PRIME is a hierarchical graph representation learning framework that models proteins as a nested family of five physically grounded structural graphs spanning surface, atomic, residue, secondary-structure, and protein levels.
Install the required dependencies:
pip install -r requirements.txtStep 1: Download processed data from ProteinWorkshop
Download the preprocessed datasets and standard splits from the ProteinWorkshop repository. Follow their instructions to download the datasets for the tasks you wish to evaluate:
- Fold Classification
- Reaction Class Prediction
- Gene Ontology Prediction
- PPI Site Prediction
Step 2: Build hierarchical graphs
Before training, you need to construct the hierarchical protein graphs for each task. Open utils/hierarchical_graph.sh and configure the paths and task name for your specific setup, then run:
bash utils/hierarchical_graph.shThis script processes the raw protein structures and builds the five-level hierarchical graph representation for each protein in the dataset.
Open train_prime.sh and configure the following settings for your specific usage:
- Task name
- Active hierarchy levels
- Readout level
- Output checkpoint path
- Any other hyperparameters
Then run:
bash train_prime.shOpen test_prime.sh and configure the checkpoint path and task settings, then run:
bash test_prime.shAll model and training hyperparameters are managed through the configuration files in the config/ directory. Please review and update the relevant config file before running any scripts.

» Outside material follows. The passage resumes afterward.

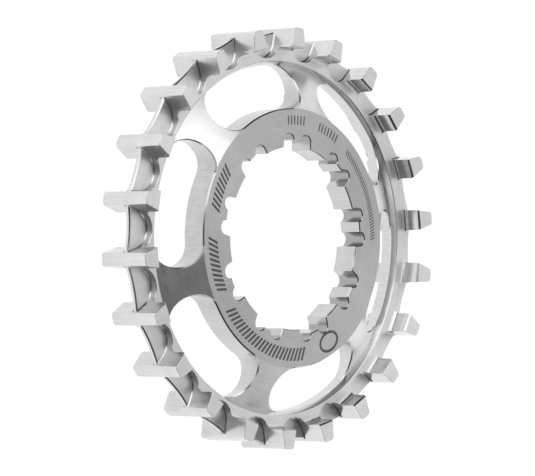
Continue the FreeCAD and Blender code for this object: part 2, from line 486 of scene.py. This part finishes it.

@misc{nguyen2026primeproteinrepresentationphysicsinformed,
title={PRIME: Protein Representation via Physics-Informed Multiscale Equivariant Hierarchies},
author={Viet Thanh Duy Nguyen and John K. Johnstone and Truong-Son Hy},
year={2026},
eprint={2605.01625},
archivePrefix={arXiv},
primaryClass={cs.LG},
url={https://arxiv.org/abs/2605.01625},
}This project is licensed under the MIT License. See the LICENSE file for details.